- DATA EXTRACT -
--- Begin ---
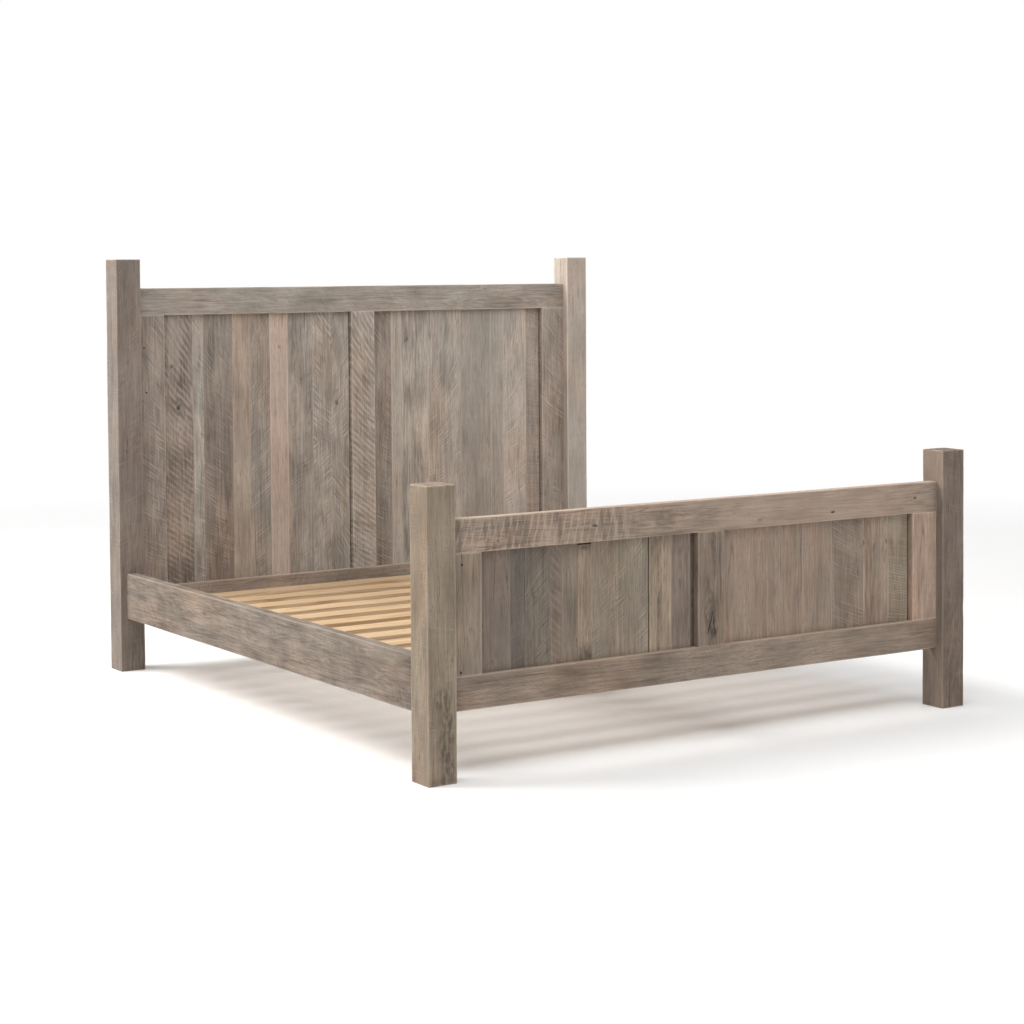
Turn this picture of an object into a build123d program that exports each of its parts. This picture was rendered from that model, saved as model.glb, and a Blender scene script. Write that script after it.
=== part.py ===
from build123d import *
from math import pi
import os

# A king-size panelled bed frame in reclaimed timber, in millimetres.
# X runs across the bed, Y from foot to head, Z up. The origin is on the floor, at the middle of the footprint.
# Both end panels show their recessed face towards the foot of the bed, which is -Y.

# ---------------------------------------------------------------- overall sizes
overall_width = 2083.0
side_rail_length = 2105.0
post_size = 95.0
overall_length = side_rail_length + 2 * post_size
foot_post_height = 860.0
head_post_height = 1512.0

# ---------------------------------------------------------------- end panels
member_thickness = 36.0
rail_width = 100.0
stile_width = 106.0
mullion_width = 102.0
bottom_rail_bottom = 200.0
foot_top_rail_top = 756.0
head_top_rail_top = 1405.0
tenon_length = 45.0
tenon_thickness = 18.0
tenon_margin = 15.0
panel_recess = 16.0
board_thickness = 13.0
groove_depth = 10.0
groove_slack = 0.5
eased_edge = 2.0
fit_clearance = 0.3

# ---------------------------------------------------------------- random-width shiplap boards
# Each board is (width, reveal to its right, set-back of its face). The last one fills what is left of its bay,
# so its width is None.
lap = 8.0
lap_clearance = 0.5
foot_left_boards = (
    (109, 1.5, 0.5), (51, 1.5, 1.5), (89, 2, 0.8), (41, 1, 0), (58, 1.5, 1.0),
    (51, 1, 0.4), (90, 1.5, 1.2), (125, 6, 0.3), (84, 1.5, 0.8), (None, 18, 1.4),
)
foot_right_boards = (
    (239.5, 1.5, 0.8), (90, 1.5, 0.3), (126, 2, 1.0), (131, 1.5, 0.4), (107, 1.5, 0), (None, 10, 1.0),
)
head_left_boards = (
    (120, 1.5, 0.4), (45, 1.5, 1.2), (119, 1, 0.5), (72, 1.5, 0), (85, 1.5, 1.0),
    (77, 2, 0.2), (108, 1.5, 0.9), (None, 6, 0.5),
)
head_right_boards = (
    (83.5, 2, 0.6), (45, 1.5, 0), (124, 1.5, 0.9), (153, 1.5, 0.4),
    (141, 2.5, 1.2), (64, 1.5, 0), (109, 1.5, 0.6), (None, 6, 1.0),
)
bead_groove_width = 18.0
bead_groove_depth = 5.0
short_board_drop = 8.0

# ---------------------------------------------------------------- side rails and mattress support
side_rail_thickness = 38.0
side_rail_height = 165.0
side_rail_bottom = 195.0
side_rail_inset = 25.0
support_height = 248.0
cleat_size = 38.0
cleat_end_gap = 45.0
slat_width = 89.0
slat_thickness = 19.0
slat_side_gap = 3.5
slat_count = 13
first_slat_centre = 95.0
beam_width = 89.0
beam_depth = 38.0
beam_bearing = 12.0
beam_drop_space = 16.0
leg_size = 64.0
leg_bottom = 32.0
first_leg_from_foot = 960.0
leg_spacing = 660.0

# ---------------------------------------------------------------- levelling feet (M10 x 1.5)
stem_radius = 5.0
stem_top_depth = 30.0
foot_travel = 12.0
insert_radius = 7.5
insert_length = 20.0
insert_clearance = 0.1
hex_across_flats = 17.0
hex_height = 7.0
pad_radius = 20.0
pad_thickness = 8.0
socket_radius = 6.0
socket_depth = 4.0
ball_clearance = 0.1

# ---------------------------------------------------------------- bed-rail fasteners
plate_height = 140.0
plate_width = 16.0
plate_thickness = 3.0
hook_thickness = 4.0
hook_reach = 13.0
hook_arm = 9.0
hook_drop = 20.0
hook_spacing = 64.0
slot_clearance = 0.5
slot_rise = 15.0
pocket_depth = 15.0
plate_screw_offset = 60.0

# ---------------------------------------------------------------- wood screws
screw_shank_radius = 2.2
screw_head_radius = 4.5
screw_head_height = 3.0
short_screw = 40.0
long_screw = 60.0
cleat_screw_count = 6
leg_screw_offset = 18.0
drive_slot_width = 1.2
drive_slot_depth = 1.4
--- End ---
- GIVEN EXERCISE -
Set down the listing in full, keeping every word exactly as it is.

- TASK RESPONSE -
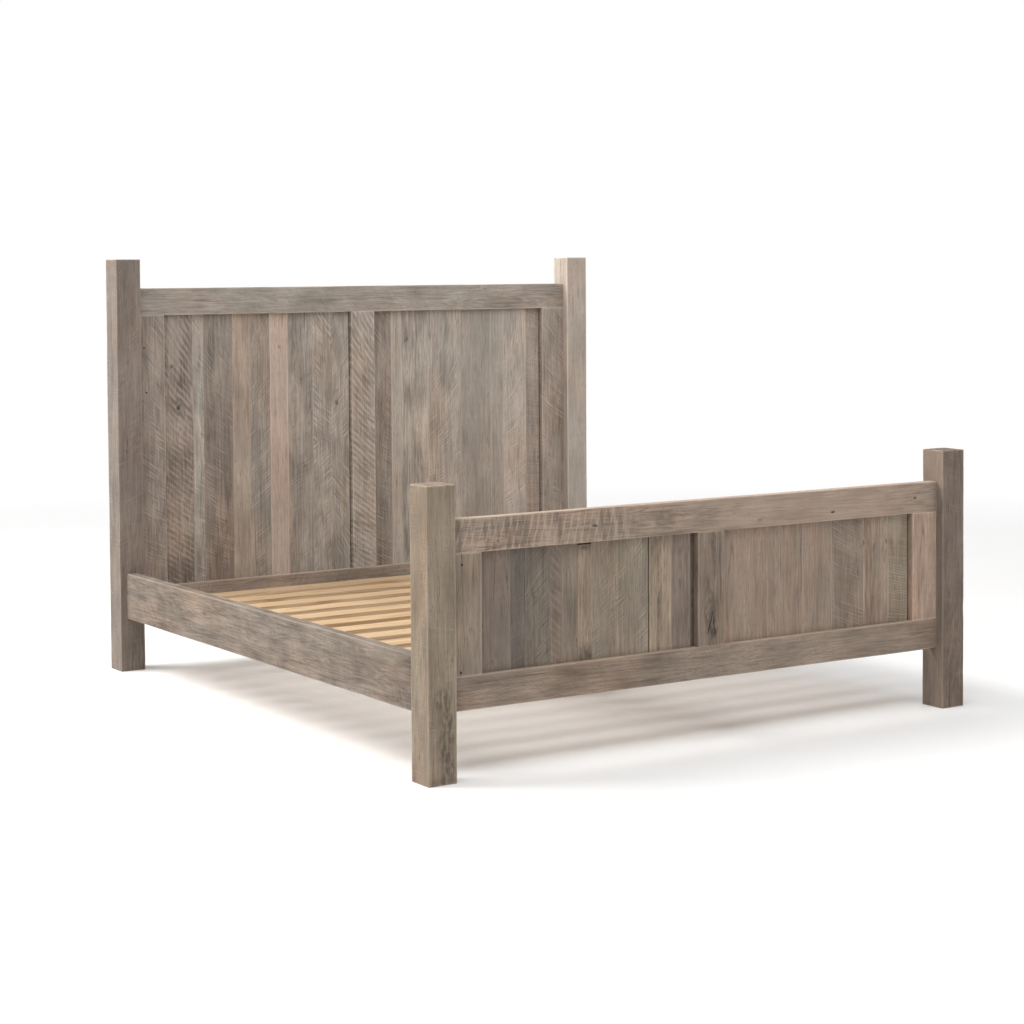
Turn this picture of an object into a build123d program that exports each of its parts. This picture was rendered from that model, saved as model.glb, and a Blender scene script. Write that script after it.
=== part.py ===
from build123d import *
from math import pi
import os

# A king-size panelled bed frame in reclaimed timber, in millimetres.
# X runs across the bed, Y from foot to head, Z up. The origin is on the floor, at the middle of the footprint.
# Both end panels show their recessed face towards the foot of the bed, which is -Y.

# ---------------------------------------------------------------- overall sizes
overall_width = 2083.0
side_rail_length = 2105.0
post_size = 95.0
overall_length = side_rail_length + 2 * post_size
foot_post_height = 860.0
head_post_height = 1512.0

# ---------------------------------------------------------------- end panels
member_thickness = 36.0
rail_width = 100.0
stile_width = 106.0
mullion_width = 102.0
bottom_rail_bottom = 200.0
foot_top_rail_top = 756.0
head_top_rail_top = 1405.0
tenon_length = 45.0
tenon_thickness = 18.0
tenon_margin = 15.0
panel_recess = 16.0
board_thickness = 13.0
groove_depth = 10.0
groove_slack = 0.5
eased_edge = 2.0
fit_clearance = 0.3

# ---------------------------------------------------------------- random-width shiplap boards
# Each board is (width, reveal to its right, set-back of its face). The last one fills what is left of its bay,
# so its width is None.
lap = 8.0
lap_clearance = 0.5
foot_left_boards = (
    (109, 1.5, 0.5), (51, 1.5, 1.5), (89, 2, 0.8), (41, 1, 0), (58, 1.5, 1.0),
    (51, 1, 0.4), (90, 1.5, 1.2), (125, 6, 0.3), (84, 1.5, 0.8), (None, 18, 1.4),
)
foot_right_boards = (
    (239.5, 1.5, 0.8), (90, 1.5, 0.3), (126, 2, 1.0), (131, 1.5, 0.4), (107, 1.5, 0), (None, 10, 1.0),
)
head_left_boards = (
    (120, 1.5, 0.4), (45, 1.5, 1.2), (119, 1, 0.5), (72, 1.5, 0), (85, 1.5, 1.0),
    (77, 2, 0.2), (108, 1.5, 0.9), (None, 6, 0.5),
)
head_right_boards = (
    (83.5, 2, 0.6), (45, 1.5, 0), (124, 1.5, 0.9), (153, 1.5, 0.4),
    (141, 2.5, 1.2), (64, 1.5, 0), (109, 1.5, 0.6), (None, 6, 1.0),
)
bead_groove_width = 18.0
bead_groove_depth = 5.0
short_board_drop = 8.0

# ---------------------------------------------------------------- side rails and mattress support
side_rail_thickness = 38.0
side_rail_height = 165.0
side_rail_bottom = 195.0
side_rail_inset = 25.0
support_height = 248.0
cleat_size = 38.0
cleat_end_gap = 45.0
slat_width = 89.0
slat_thickness = 19.0
slat_side_gap = 3.5
slat_count = 13
first_slat_centre = 95.0
beam_width = 89.0
beam_depth = 38.0
beam_bearing = 12.0
beam_drop_space = 16.0
leg_size = 64.0
leg_bottom = 32.0
first_leg_from_foot = 960.0
leg_spacing = 660.0

# ---------------------------------------------------------------- levelling feet (M10 x 1.5)
stem_radius = 5.0
stem_top_depth = 30.0
foot_travel = 12.0
insert_radius = 7.5
insert_length = 20.0
insert_clearance = 0.1
hex_across_flats = 17.0
hex_height = 7.0
pad_radius = 20.0
pad_thickness = 8.0
socket_radius = 6.0
socket_depth = 4.0
ball_clearance = 0.1

# ---------------------------------------------------------------- bed-rail fasteners
plate_height = 140.0
plate_width = 16.0
plate_thickness = 3.0
hook_thickness = 4.0
hook_reach = 13.0
hook_arm = 9.0
hook_drop = 20.0
hook_spacing = 64.0
slot_clearance = 0.5
slot_rise = 15.0
pocket_depth = 15.0
plate_screw_offset = 60.0

# ---------------------------------------------------------------- wood screws
screw_shank_radius = 2.2
screw_head_radius = 4.5
screw_head_height = 3.0
short_screw = 40.0
long_screw = 60.0
cleat_screw_count = 6
leg_screw_offset = 18.0
drive_slot_width = 1.2
drive_slot_depth = 1.4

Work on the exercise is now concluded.